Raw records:
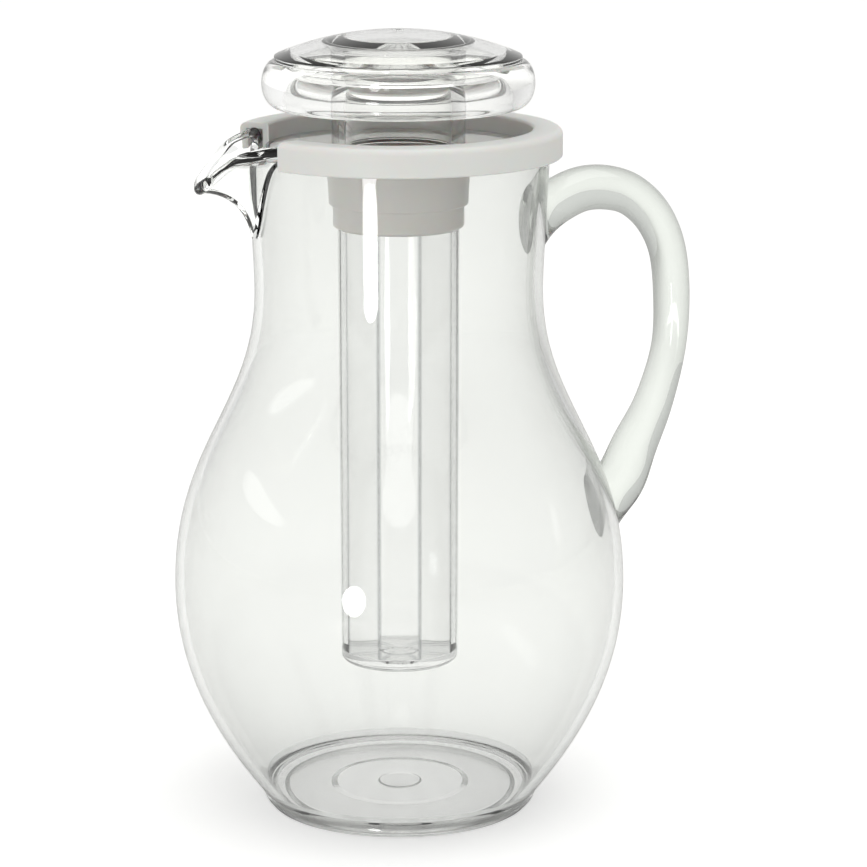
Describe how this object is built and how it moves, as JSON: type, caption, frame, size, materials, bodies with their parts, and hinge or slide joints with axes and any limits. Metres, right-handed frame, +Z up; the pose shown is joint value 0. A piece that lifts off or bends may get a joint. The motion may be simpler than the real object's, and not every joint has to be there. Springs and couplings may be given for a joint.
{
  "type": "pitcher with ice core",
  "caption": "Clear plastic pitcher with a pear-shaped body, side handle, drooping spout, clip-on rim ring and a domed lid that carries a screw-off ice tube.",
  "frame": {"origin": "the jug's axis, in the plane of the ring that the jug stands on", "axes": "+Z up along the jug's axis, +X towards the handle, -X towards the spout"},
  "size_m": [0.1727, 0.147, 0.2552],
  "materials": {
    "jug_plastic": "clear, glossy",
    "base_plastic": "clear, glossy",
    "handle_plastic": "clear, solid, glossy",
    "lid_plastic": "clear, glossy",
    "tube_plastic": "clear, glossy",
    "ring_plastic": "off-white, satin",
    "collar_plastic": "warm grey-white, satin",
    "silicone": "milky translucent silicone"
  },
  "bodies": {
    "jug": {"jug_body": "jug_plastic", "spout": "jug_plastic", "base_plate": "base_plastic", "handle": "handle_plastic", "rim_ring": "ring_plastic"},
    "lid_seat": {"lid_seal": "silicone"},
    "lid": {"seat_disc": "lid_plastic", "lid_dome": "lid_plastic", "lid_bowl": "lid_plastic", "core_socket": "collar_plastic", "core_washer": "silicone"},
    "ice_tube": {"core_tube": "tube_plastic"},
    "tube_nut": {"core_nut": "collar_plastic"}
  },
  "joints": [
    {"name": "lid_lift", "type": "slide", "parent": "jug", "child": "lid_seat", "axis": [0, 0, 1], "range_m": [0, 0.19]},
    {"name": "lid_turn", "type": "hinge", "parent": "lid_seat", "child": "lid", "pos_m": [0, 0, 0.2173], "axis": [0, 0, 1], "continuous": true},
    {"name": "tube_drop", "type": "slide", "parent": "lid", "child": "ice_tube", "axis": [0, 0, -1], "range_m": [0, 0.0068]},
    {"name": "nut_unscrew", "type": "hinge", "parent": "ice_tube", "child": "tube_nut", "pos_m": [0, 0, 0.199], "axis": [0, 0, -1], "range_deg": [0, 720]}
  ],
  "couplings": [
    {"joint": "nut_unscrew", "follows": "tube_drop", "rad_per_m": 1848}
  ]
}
...
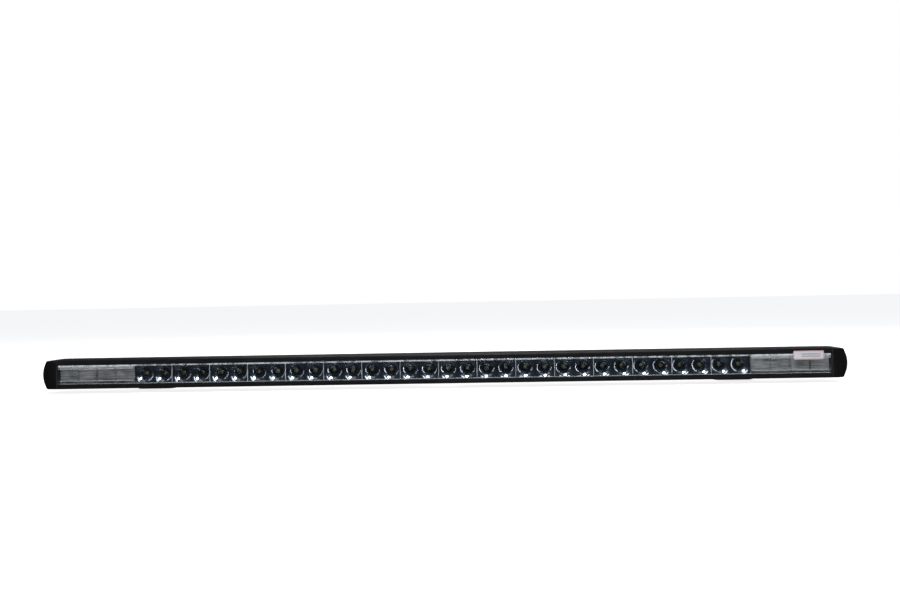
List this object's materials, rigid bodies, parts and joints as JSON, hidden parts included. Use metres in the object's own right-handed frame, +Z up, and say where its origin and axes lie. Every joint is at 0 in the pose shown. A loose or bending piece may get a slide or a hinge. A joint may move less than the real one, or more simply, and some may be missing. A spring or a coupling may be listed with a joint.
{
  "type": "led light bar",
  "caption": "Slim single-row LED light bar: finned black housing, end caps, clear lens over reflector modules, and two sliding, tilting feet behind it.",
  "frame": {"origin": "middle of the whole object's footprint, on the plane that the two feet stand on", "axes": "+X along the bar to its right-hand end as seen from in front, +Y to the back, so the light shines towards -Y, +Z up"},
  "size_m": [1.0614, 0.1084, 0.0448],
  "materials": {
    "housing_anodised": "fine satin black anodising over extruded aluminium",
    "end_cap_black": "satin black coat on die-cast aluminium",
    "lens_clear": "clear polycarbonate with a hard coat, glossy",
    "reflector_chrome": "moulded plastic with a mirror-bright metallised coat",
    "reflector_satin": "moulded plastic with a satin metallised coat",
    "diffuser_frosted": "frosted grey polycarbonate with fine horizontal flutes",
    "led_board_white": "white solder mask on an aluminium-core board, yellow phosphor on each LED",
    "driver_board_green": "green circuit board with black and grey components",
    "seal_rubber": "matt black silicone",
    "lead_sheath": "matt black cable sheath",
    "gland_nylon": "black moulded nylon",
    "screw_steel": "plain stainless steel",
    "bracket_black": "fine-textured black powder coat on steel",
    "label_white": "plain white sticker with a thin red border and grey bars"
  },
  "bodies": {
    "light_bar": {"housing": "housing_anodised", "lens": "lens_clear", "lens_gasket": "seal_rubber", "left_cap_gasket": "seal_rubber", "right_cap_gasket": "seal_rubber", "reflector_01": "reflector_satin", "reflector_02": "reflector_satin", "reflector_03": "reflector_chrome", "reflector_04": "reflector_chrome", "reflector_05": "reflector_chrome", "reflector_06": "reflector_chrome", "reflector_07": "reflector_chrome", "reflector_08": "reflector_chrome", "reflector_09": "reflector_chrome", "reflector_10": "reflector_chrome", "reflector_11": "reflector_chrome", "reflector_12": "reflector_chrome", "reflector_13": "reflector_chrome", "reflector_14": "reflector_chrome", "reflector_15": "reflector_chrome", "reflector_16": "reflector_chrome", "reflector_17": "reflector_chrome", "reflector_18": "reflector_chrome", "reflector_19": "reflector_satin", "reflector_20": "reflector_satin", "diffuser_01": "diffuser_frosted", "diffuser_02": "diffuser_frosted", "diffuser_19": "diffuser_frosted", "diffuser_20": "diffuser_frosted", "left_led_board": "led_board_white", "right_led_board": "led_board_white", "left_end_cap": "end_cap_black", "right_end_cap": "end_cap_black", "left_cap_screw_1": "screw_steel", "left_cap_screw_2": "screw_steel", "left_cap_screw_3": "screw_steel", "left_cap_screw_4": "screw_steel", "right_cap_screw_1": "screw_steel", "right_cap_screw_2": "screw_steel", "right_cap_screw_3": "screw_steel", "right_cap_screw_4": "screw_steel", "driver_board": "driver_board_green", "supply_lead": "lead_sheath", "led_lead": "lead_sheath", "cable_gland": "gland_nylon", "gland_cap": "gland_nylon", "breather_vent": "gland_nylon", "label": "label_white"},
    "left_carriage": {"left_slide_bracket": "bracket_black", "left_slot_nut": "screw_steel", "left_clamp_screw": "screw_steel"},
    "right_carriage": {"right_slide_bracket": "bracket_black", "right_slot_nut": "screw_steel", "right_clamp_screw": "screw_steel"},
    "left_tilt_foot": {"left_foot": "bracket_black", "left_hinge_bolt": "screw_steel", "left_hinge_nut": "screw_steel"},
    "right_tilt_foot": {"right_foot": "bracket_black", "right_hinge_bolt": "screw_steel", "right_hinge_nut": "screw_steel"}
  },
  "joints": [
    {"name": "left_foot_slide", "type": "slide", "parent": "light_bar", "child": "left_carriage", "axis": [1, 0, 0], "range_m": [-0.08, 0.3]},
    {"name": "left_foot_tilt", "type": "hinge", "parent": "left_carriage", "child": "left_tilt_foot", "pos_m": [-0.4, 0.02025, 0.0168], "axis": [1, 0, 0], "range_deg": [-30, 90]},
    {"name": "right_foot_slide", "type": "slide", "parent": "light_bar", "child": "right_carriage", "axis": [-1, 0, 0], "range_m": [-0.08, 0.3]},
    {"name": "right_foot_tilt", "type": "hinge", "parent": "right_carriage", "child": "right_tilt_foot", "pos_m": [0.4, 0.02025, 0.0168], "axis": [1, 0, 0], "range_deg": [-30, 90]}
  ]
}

■ **INSTRUCTIONS TO FOLLOW**
Report how many lines in the records hold the word "parts", giving the number and nothing else.

■ **ANSWER BELOW**
2